Heartbeat count can boost body image

Heartbeat count can boost body image

Women who are able to listen to their body’s ‘internal signals’, such as accurately counting own heartbeats, are less likely to think of their bodies as objects, a new study has found.

The findings have important implications for understanding body image dissatisfaction and clinical disorders which are linked to self-objectification, such as anorexia, said researchers from Royal Holloway, University of London.

They found that women who are more aware of their bodies from within are less likely to think of their bodies principally as objects.

The authors asked healthy female student volunteers aged between 19 to 26 to concentrate and count their own heartbeats, simply by “listening” to their bodies.

Their accuracy in this heartbeat perception test was compared with their degree of self-objectification, based on how significant they considered 10 body attributes to their sense of self.

Attributes were both appearance-based, like attractiveness and body measurements, and competence-based, such as health and energy levels.
The more accurate the women were in detecting their heartbeats, the less they tended to think of their bodies as objects.
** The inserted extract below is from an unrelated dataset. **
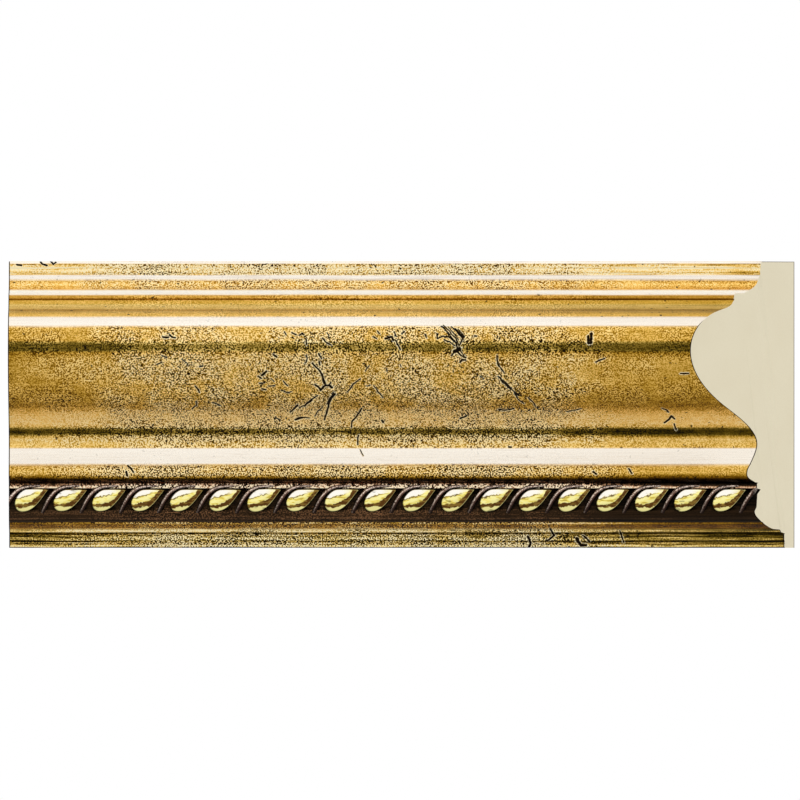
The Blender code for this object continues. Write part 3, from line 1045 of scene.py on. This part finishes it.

“People have the remarkable ability to perceive themselves from the perspective of an outside observer. However, there is a danger that some women can develop an excessive tendency to regard their bodies as ‘objects’, while neglecting to value them from within, for their physical competence and health,” said researcher Dr Manos Tsakiris.

“Women who ‘self-objectify’, in this way, are vulnerable to eating disorders and a range of other clinical conditions such as depression and sexual dysfunction,” Tsakiris added.

“We believe that our measure of body awareness, which assesses how well women are able to listen to their internal signals, will prove a valuable addition to research into self-objectification and women’s resulting mental health,” researcher Vivien Ainley said in a statement.

The study was published in the journal PLOS ONE.